▶ **Data provided**
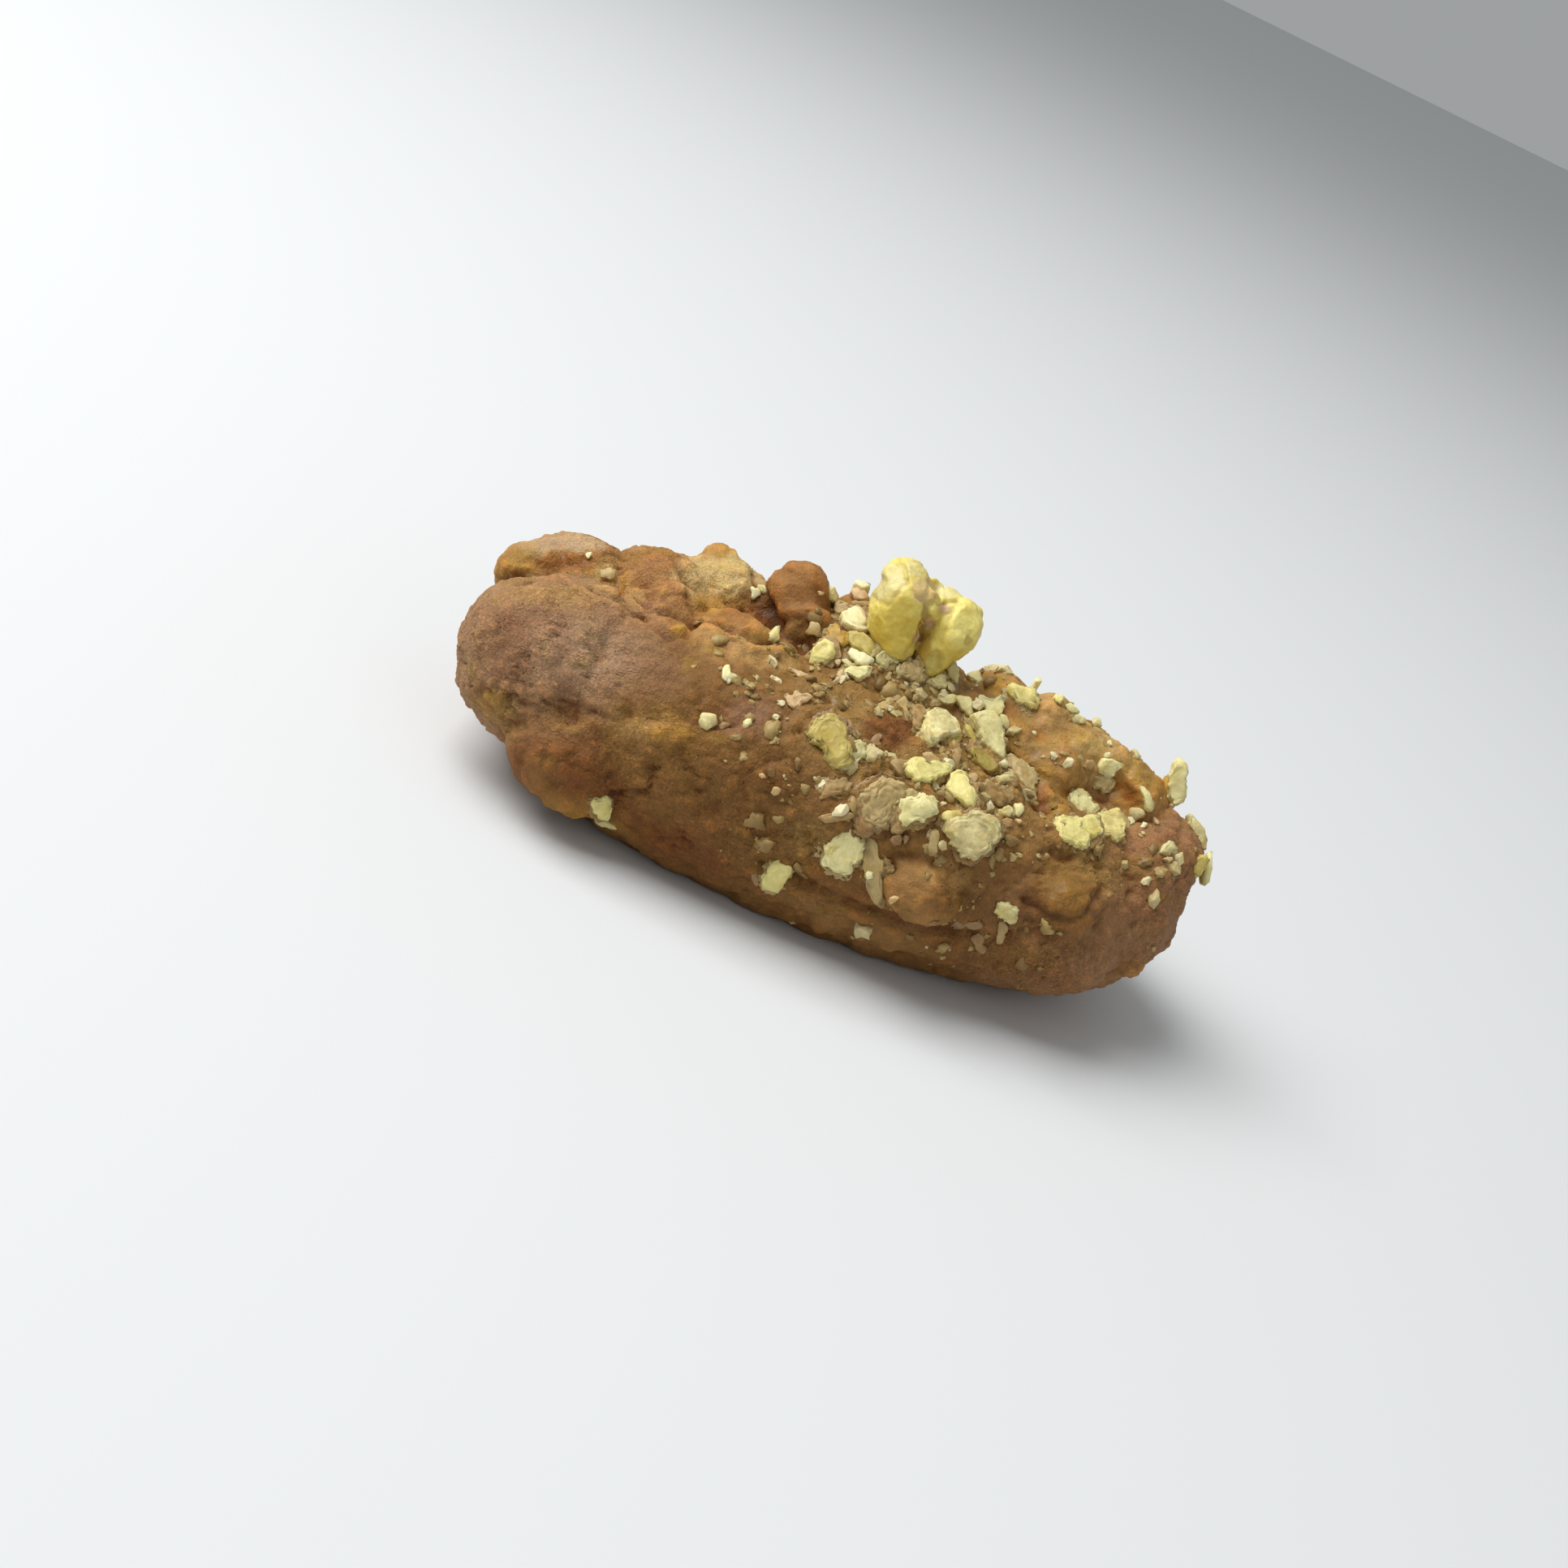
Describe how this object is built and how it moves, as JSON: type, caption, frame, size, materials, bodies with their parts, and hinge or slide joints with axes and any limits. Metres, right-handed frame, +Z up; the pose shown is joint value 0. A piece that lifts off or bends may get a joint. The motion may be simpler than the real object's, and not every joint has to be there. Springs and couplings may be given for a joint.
{
  "type": "melomakarono",
  "caption": "Honey-soaked oval melomakarono biscuit with lumpy browned dough and chopped walnuts, lying on its flat base.",
  "frame": {"origin": "centre of the flat base, under the middle of the loaf", "axes": "+X along the biscuit towards its narrower end, -Y to the side seen in the picture, +Z up from the base"},
  "size_m": [0.0723, 0.0393, 0.0316],
  "materials": {
    "dough": "baked brown dough soaked with honey syrup, softly shiny",
    "walnut": "pale yellow walnut kernel, dull with oily spots"
  },
  "bodies": {
    "root": {"dough": "dough", "walnut_chunk": "walnut"}
  },
  "joints": []
}
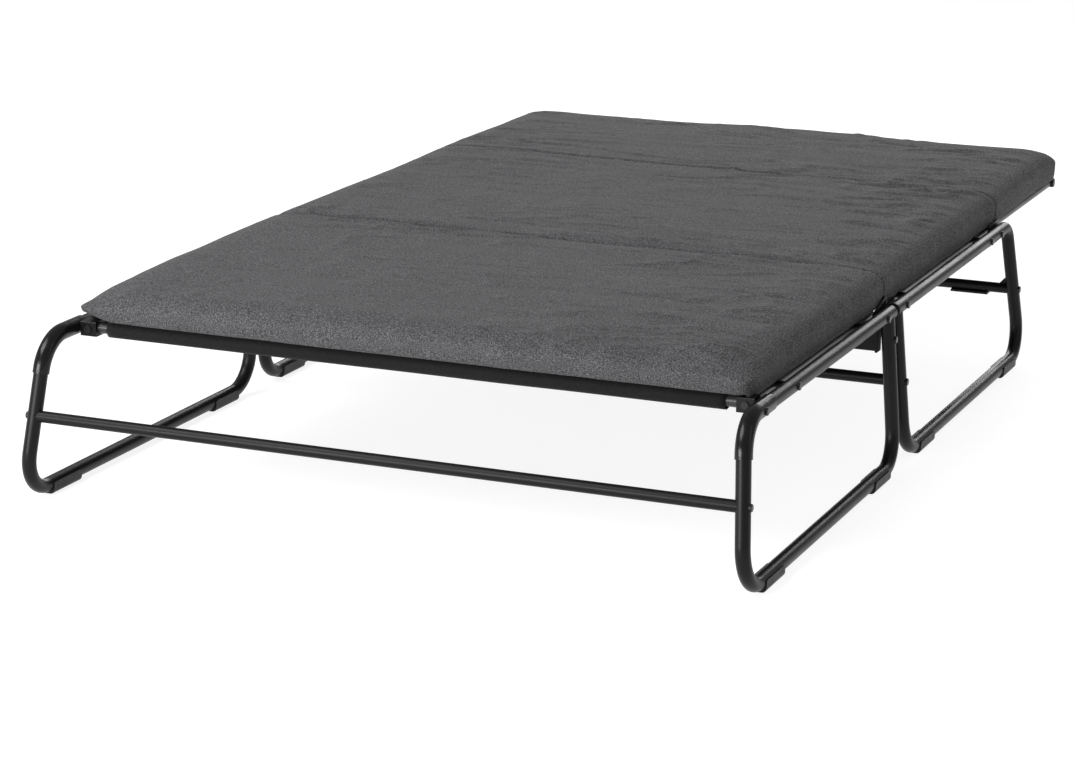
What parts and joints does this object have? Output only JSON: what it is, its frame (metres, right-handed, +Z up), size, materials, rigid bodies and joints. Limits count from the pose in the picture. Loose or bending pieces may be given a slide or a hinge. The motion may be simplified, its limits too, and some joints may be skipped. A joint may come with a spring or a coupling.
{
  "type": "folding bed",
  "caption": "Folding guest bed: two hinged tube-loop frames, a tilting rear frame, cloth decks and a sectioned mattress.",
  "frame": {"origin": "on the floor, below the middle of the whole bed's bounding box", "axes": "+X to the right across the bed, +Y from the foot end to the cantilevered rear end, +Z up"},
  "size_m": [1.3146, 2.0965, 0.355],
  "materials": {
    "powder_coat": "semi-gloss black powder coat",
    "black_steel": "blackened fixings",
    "black_plastic": "matte black plastic",
    "gloss_sleeve": "glossy black plastic",
    "deck_cloth": "black woven cloth",
    "mattress_cover": "dark grey melange woven cover over foam"
  },
  "bodies": {
    "rear_unit": {"back_crossbar": "powder_coat", "back_gusset_left": "powder_coat", "back_gusset_right": "powder_coat", "fold_pin_left": "black_steel", "fold_pin_right": "black_steel", "fold_plate_rear_left": "powder_coat", "fold_plate_rear_right": "powder_coat", "middle_crossbar": "powder_coat", "rear_bolts": "black_steel", "rear_deck": "deck_cloth", "rear_deck_back_tube": "powder_coat", "rear_deck_tube": "powder_coat", "rear_glide_a_left": "black_plastic", "rear_glide_a_right": "black_plastic", "rear_glide_b_left": "black_plastic", "rear_glide_b_right": "black_plastic", "rear_loop_left": "powder_coat", "rear_loop_right": "powder_coat", "rear_rail_plug_left": "black_plastic", "rear_rail_plug_right": "black_plastic", "rear_side_tube_left": "powder_coat", "rear_side_tube_right": "powder_coat", "tilt_pin_left": "black_steel", "tilt_pin_right": "black_steel", "tilt_plate_left": "powder_coat", "tilt_plate_right": "powder_coat"},
    "front_unit": {"deck_bracket_left": "powder_coat", "deck_bracket_right": "powder_coat", "elbow_sleeve_left": "gloss_sleeve", "elbow_sleeve_right": "gloss_sleeve", "fold_plate_front_left": "powder_coat", "fold_plate_front_right": "powder_coat", "front_bolts": "black_steel", "front_crossbar": "powder_coat", "front_deck": "deck_cloth", "front_deck_back_tube": "powder_coat", "front_deck_tube": "powder_coat", "front_glide_a_left": "black_plastic", "front_glide_a_right": "black_plastic", "front_glide_b_left": "black_plastic", "front_glide_b_right": "black_plastic", "front_loop_left": "powder_coat", "front_loop_right": "powder_coat", "front_rail_plug_left": "black_plastic", "front_rail_plug_right": "black_plastic", "front_side_tube_left": "powder_coat", "front_side_tube_right": "powder_coat", "front_strut": "powder_coat"},
    "backrest": {"end_tube": "powder_coat", "mattress_rear": "mattress_cover", "tilt_arm_left": "powder_coat", "tilt_arm_right": "powder_coat", "tilt_cross_tube": "powder_coat", "tilt_deck": "deck_cloth"},
    "mattress_seat": {"mattress_middle": "mattress_cover"},
    "mattress_foot": {"mattress_front": "mattress_cover"}
  },
  "joints": [
    {"name": "front_unit_fold", "type": "hinge", "parent": "rear_unit", "child": "front_unit", "pos_m": [0, -0.21273, 0.2959], "axis": [-1, 0, 0], "range_deg": [0, 180], "deforming": ["mattress_front", "mattress_middle"]},
    {"name": "backrest_tilt", "type": "hinge", "parent": "rear_unit", "child": "backrest", "pos_m": [0, 0.53927, 0.2822], "axis": [1, 0, 0], "range_deg": [0, 76.7], "deforming": ["mattress_rear"]},
    {"name": "seat_cushion_lay", "type": "slide", "parent": "rear_unit", "child": "mattress_seat", "axis": [0, -0.4885, 0.8725], "range_m": [0, 0.10235]},
    {"name": "foot_cushion_lay", "type": "hinge", "parent": "mattress_seat", "child": "mattress_foot", "pos_m": [0, -0.16648, 0.295], "axis": [-1, 0, 0], "range_deg": [0, 180]}
  ],
  "couplings": [
    {"joint": "seat_cushion_lay", "follows": "front_unit_fold", "m_per_rad": 0.032577},
    {"joint": "foot_cushion_lay", "follows": "front_unit_fold", "ratio": 1}
  ]
}
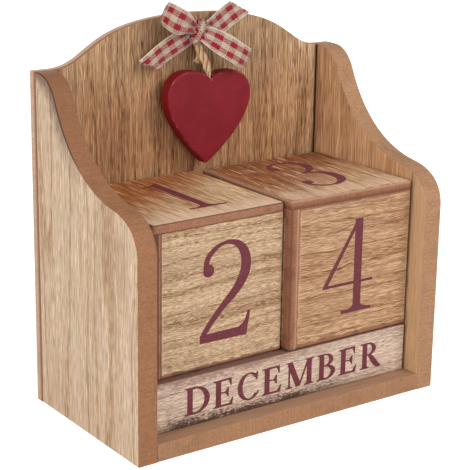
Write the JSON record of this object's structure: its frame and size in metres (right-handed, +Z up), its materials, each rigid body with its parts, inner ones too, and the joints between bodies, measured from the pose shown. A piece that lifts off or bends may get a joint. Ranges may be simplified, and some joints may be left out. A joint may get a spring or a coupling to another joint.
{
  "type": "perpetual desk calendar",
  "caption": "Open-fronted wooden cradle holding sliding month bars with number cubes on top, a heart hung on twine and a ribbon bow on the domed back.",
  "frame": {"origin": "middle of the footprint of the case, on the surface it stands on", "axes": "+X to the right as the calendar is read, +Y to the back, +Z up"},
  "size_m": [0.155, 0.084, 0.1717],
  "materials": {
    "case_board": "matt oiled veneer with sanded brown edges",
    "cube_board": "matt oiled veneer with sanded brown edges",
    "bar_wood": "whitewashed open-grained wood",
    "ink": "flat screen-printed ink",
    "heart_paint": "satin paint, rubbed at the edges",
    "ribbon": "woven gingham ribbon",
    "twine": "coarse two-ply jute",
    "nail_steel": "plain bright wire nail"
  },
  "bodies": {
    "case": {"base_board": "case_board", "left_side": "case_board", "right_side": "case_board", "back_board": "case_board", "back_brads": "nail_steel", "bow_tack": "nail_steel", "ribbon_bow": "ribbon"},
    "left_cube": {"left_cube_top": "cube_board", "left_cube_bottom": "cube_board", "left_cube_front": "cube_board", "left_cube_right": "cube_board", "left_cube_back": "cube_board", "left_cube_left": "cube_board"},
    "right_cube": {"right_cube_top": "cube_board", "right_cube_bottom": "cube_board", "right_cube_front": "cube_board", "right_cube_right": "cube_board", "right_cube_back": "cube_board", "right_cube_left": "cube_board"},
    "rear_bar": {"rear_month_bar": "bar_wood"},
    "middle_bar": {"middle_month_bar": "bar_wood"},
    "front_bar": {"front_month_bar": "bar_wood"},
    "twine": {"hanging_twine": "twine", "twine_knot": "twine"},
    "heart": {"heart": "heart_paint"}
  },
  "joints": [
    {"name": "left_cube_slide", "type": "slide", "parent": "case", "child": "left_cube", "axis": [0, -1, 0], "range_m": [-0.0008, 0.08]},
    {"name": "right_cube_slide", "type": "slide", "parent": "case", "child": "right_cube", "axis": [0, -1, 0], "range_m": [-0.004, 0.08]},
    {"name": "rear_bar_slide", "type": "slide", "parent": "case", "child": "rear_bar", "axis": [0, -1, 0], "range_m": [-0.0045, 0.0735]},
    {"name": "middle_bar_slide", "type": "slide", "parent": "rear_bar", "child": "middle_bar", "axis": [0, -1, 0], "range_m": [0, 0.052]},
    {"name": "front_bar_slide", "type": "slide", "parent": "middle_bar", "child": "front_bar", "axis": [0, -1, 0], "range_m": [0, 0.03]},
    {"name": "twine_swing", "type": "hinge", "parent": "case", "child": "twine", "pos_m": [0, 0.0327, 0.15549], "axis": [0, 1, 0], "range_deg": [-8, 8]},
    {"name": "heart_tilt", "type": "hinge", "parent": "twine", "child": "heart", "pos_m": [0.00341, 0.0304, 0.13539], "axis": [-1, 0, 0], "range_deg": [-2.5, 18]}
  ]
}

▶ **Problem description**
Count how many lines of the material hold the string "picture". Give the number and nothing more.

▶ **The completed task**
2